▸ **Exercise details**:
Starting at the line containing "if empty is", copy each line exactly, ending with the line containing "return pieces[0]". Leave out everything else.

(Records with modeling code)
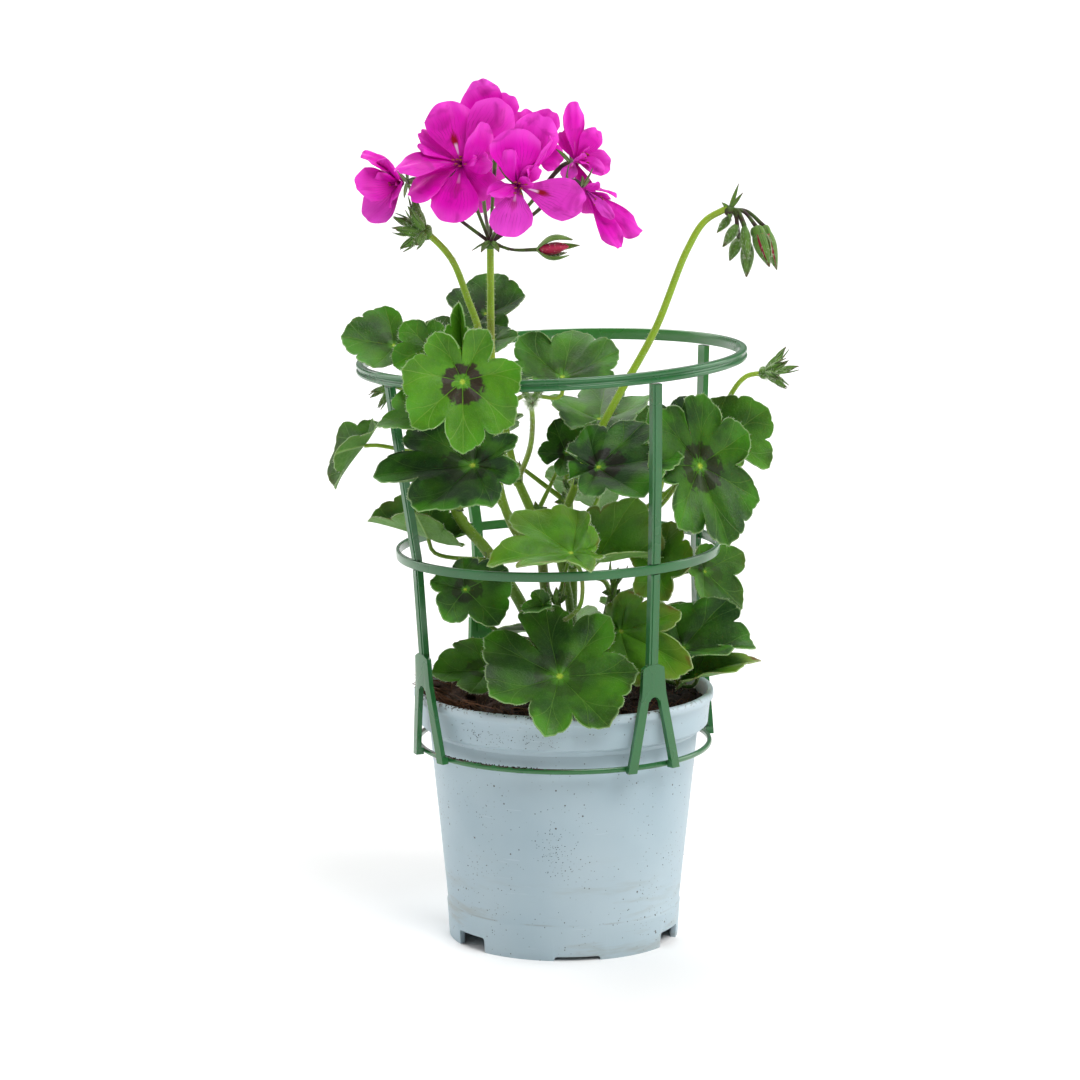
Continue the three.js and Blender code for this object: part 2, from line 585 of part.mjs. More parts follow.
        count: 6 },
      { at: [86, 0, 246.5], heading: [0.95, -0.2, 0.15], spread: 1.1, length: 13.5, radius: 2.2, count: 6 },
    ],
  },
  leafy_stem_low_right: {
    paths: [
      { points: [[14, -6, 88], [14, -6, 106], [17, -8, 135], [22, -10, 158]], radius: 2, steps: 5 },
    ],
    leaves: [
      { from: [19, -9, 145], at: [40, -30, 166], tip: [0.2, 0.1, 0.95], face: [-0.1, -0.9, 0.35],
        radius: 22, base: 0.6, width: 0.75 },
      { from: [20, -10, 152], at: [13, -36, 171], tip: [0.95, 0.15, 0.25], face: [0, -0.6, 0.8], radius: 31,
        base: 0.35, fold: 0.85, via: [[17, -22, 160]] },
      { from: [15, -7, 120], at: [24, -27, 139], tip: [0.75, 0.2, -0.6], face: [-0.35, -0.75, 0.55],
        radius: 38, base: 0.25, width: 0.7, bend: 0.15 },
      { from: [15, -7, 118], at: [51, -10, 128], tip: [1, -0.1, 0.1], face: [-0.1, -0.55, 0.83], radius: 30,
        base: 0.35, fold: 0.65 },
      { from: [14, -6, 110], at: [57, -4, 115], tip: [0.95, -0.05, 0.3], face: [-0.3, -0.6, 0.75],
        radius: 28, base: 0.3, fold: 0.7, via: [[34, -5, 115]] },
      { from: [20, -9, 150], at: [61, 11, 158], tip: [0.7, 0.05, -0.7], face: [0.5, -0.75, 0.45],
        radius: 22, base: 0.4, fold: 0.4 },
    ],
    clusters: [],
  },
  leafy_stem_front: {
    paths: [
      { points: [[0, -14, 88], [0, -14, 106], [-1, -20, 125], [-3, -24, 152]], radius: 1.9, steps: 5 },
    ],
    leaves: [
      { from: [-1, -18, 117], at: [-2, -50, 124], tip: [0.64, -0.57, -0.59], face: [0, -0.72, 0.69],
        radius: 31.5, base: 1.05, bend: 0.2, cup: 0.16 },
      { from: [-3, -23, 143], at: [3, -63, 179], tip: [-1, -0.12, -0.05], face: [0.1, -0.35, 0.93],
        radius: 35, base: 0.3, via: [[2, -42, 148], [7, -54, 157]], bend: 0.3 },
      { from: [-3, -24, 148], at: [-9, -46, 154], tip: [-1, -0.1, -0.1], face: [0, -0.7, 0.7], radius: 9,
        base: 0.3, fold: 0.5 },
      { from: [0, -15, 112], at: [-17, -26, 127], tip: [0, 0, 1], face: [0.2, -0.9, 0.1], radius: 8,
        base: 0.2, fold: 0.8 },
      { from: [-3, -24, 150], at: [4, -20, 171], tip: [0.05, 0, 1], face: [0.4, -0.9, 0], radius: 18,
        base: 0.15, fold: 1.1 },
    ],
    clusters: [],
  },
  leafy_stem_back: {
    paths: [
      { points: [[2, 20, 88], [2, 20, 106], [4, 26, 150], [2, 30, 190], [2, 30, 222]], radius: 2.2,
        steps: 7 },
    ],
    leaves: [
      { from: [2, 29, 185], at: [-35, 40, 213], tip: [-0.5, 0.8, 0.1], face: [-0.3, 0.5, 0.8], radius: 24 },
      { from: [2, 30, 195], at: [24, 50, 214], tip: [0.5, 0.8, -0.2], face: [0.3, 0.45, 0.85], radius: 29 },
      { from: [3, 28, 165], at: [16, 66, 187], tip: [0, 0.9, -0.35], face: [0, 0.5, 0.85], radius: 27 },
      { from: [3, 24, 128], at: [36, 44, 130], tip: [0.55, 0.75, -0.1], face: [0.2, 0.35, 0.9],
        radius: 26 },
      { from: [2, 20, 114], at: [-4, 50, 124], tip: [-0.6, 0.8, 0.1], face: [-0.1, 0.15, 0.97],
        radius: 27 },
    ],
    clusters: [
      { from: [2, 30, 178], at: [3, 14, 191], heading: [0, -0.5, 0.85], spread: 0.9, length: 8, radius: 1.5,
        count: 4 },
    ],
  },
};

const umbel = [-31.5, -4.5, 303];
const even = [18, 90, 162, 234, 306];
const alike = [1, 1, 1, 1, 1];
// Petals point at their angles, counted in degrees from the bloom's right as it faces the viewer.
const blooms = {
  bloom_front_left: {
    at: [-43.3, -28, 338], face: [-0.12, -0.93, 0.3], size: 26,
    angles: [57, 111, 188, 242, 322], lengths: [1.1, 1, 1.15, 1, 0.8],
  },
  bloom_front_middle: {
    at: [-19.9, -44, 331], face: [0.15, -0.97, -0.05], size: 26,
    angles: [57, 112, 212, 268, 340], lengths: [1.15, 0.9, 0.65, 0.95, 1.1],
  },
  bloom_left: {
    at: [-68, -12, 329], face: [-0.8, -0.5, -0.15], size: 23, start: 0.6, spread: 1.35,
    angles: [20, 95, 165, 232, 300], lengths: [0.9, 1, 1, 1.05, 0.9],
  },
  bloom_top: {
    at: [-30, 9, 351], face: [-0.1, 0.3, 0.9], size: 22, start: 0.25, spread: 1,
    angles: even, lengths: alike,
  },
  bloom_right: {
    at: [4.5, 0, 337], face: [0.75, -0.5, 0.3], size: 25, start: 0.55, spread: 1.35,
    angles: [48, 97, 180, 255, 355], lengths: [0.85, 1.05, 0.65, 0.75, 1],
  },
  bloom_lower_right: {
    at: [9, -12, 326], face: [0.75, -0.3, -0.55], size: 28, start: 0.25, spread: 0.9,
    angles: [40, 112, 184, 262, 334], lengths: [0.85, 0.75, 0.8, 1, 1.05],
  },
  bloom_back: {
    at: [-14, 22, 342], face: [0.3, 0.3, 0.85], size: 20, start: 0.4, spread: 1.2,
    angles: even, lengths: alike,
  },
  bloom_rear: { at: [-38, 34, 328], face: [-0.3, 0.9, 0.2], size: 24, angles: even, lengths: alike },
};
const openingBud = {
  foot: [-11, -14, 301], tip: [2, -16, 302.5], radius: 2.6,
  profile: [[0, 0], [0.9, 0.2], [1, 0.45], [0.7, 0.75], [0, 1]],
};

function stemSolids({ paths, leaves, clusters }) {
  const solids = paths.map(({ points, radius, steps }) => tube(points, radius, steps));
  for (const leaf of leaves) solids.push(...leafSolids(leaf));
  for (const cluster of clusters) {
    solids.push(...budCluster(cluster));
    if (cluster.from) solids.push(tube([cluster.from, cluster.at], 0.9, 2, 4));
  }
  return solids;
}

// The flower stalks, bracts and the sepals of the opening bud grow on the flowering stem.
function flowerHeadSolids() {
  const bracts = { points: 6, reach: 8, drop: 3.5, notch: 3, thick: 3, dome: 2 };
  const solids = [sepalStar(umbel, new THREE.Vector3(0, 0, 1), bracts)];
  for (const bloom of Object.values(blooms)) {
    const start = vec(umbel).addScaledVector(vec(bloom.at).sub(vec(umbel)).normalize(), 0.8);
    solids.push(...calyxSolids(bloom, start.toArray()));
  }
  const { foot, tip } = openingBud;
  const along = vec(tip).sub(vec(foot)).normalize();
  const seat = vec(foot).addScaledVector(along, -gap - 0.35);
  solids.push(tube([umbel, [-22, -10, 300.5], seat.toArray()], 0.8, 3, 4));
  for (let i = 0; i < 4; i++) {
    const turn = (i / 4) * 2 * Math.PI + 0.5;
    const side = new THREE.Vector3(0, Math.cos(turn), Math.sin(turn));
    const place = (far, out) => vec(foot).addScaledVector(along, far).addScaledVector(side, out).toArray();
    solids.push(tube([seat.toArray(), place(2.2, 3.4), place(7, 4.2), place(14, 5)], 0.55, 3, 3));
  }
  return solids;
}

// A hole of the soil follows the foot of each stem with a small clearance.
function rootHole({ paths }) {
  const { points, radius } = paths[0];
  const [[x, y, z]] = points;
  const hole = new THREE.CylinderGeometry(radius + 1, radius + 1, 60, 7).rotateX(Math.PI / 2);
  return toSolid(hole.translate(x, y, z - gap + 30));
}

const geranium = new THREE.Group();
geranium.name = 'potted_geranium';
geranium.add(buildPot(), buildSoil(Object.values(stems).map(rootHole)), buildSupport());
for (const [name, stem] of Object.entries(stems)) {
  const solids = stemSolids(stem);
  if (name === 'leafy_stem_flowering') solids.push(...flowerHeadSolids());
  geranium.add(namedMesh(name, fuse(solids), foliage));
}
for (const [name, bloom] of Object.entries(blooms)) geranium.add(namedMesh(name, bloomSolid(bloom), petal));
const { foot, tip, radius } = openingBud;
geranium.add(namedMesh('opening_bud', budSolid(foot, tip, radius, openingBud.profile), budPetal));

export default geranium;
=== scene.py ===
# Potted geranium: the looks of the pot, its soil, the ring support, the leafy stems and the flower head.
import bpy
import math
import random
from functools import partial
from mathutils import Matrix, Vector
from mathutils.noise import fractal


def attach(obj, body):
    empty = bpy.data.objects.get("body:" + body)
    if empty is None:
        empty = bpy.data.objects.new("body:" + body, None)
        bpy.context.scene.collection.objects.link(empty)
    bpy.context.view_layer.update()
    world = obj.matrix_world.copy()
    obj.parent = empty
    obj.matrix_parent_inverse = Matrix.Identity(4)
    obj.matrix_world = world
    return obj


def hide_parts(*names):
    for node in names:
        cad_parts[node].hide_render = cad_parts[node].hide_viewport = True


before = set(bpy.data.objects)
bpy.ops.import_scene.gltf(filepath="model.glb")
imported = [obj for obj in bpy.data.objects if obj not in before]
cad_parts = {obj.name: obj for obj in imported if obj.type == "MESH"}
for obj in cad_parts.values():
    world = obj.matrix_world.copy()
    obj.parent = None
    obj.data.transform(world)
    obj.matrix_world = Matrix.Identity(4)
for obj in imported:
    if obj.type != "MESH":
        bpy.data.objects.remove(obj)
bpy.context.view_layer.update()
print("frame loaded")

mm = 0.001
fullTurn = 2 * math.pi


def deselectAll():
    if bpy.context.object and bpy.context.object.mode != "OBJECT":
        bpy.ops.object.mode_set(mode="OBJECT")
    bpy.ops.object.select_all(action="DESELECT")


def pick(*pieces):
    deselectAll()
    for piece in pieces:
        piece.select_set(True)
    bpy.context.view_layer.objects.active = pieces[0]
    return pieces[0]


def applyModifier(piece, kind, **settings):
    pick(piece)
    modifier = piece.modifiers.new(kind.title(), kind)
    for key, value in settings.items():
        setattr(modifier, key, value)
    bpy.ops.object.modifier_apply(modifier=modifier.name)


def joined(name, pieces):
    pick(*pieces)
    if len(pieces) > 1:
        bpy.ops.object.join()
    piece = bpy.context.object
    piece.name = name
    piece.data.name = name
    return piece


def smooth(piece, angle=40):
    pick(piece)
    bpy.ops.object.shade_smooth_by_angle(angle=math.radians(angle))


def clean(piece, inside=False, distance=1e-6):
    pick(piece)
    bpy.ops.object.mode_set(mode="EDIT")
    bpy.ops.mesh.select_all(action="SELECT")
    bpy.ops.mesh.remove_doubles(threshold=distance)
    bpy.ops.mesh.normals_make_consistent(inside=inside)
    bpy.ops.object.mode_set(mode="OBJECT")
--
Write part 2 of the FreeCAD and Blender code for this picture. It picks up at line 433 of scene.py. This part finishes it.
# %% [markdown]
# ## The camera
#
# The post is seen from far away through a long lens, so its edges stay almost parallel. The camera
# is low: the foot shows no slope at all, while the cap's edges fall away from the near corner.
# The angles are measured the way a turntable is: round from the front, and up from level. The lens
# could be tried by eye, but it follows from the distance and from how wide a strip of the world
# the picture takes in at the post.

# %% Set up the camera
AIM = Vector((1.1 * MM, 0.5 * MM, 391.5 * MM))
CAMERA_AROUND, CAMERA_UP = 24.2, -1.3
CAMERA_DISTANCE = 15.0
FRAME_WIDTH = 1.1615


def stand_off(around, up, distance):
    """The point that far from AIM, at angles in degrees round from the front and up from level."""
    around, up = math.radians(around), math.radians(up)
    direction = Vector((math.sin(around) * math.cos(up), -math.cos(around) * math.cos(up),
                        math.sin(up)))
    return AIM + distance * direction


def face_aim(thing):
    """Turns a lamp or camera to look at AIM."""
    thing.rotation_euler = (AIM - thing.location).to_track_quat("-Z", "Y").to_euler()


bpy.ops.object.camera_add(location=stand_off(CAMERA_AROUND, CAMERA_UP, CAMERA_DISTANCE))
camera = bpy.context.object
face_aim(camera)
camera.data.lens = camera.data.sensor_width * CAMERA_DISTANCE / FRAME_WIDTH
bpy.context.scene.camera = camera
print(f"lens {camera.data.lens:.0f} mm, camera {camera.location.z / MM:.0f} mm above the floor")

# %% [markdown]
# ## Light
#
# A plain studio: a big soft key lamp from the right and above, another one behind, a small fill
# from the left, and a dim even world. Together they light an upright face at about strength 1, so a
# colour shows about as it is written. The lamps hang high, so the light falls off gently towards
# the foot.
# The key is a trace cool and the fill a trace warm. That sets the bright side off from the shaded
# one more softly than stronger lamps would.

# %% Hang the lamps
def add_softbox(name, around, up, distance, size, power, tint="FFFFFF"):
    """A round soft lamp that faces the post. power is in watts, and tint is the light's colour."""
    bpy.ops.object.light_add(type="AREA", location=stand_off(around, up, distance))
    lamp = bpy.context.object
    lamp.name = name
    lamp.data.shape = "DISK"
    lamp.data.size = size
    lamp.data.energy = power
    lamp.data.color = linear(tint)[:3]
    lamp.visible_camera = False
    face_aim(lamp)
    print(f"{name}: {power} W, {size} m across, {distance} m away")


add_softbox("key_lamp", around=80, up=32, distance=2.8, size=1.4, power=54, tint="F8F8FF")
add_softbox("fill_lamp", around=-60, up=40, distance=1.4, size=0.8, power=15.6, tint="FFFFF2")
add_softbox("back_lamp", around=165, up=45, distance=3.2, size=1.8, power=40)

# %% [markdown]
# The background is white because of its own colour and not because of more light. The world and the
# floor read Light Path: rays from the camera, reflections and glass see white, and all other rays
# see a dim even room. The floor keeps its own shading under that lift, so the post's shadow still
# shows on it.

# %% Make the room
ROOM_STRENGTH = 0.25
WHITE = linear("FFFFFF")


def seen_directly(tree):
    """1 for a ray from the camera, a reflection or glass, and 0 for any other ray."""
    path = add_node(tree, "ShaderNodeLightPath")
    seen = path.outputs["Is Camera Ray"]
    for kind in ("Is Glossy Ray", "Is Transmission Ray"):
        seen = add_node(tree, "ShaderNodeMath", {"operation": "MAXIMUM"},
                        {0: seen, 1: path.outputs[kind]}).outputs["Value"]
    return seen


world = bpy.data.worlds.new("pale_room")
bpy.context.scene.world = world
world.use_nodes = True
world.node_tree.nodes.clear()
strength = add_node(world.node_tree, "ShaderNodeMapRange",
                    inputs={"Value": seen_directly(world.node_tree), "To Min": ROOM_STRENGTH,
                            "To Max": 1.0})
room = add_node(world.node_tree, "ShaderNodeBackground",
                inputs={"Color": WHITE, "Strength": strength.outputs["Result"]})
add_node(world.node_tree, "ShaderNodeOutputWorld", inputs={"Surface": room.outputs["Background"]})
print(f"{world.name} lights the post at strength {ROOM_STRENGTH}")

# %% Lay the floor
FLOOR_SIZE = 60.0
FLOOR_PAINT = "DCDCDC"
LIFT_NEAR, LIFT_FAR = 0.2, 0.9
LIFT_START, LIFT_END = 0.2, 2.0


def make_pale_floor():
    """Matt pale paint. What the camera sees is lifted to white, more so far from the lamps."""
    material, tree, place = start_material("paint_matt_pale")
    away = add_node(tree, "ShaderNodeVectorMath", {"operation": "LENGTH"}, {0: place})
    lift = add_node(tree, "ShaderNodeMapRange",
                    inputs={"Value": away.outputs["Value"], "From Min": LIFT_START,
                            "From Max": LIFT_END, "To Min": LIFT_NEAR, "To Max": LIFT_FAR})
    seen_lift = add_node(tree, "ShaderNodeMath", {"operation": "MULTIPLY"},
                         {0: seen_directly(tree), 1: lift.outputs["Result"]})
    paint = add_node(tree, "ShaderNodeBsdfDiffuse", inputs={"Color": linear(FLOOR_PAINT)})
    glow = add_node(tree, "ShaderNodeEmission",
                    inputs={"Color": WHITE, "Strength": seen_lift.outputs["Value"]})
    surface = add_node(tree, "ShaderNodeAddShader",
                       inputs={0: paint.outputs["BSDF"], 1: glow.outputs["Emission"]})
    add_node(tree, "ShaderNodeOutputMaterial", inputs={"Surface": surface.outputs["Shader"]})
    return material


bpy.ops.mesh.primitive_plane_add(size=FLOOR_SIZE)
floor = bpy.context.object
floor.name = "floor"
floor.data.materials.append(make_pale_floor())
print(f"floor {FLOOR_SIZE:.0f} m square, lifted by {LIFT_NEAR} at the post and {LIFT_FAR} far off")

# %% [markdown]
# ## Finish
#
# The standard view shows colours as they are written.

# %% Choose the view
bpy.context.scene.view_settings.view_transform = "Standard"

▸ **Correct output**:
    if empty is None:
        empty = bpy.data.objects.new("body:" + body, None)
        bpy.context.scene.collection.objects.link(empty)
    bpy.context.view_layer.update()
    world = obj.matrix_world.copy()
    obj.parent = empty
    obj.matrix_parent_inverse = Matrix.Identity(4)
    obj.matrix_world = world
    return obj


def hide_parts(*names):
    for node in names:
        cad_parts[node].hide_render = cad_parts[node].hide_viewport = True


before = set(bpy.data.objects)
bpy.ops.import_scene.gltf(filepath="model.glb")
imported = [obj for obj in bpy.data.objects if obj not in before]
cad_parts = {obj.name: obj for obj in imported if obj.type == "MESH"}
for obj in cad_parts.values():
    world = obj.matrix_world.copy()
    obj.parent = None
    obj.data.transform(world)
    obj.matrix_world = Matrix.Identity(4)
for obj in imported:
    if obj.type != "MESH":
        bpy.data.objects.remove(obj)
bpy.context.view_layer.update()
print("frame loaded")

mm = 0.001
fullTurn = 2 * math.pi


def deselectAll():
    if bpy.context.object and bpy.context.object.mode != "OBJECT":
        bpy.ops.object.mode_set(mode="OBJECT")
    bpy.ops.object.select_all(action="DESELECT")


def pick(*pieces):
    deselectAll()
    for piece in pieces:
        piece.select_set(True)
    bpy.context.view_layer.objects.active = pieces[0]
    return pieces[0]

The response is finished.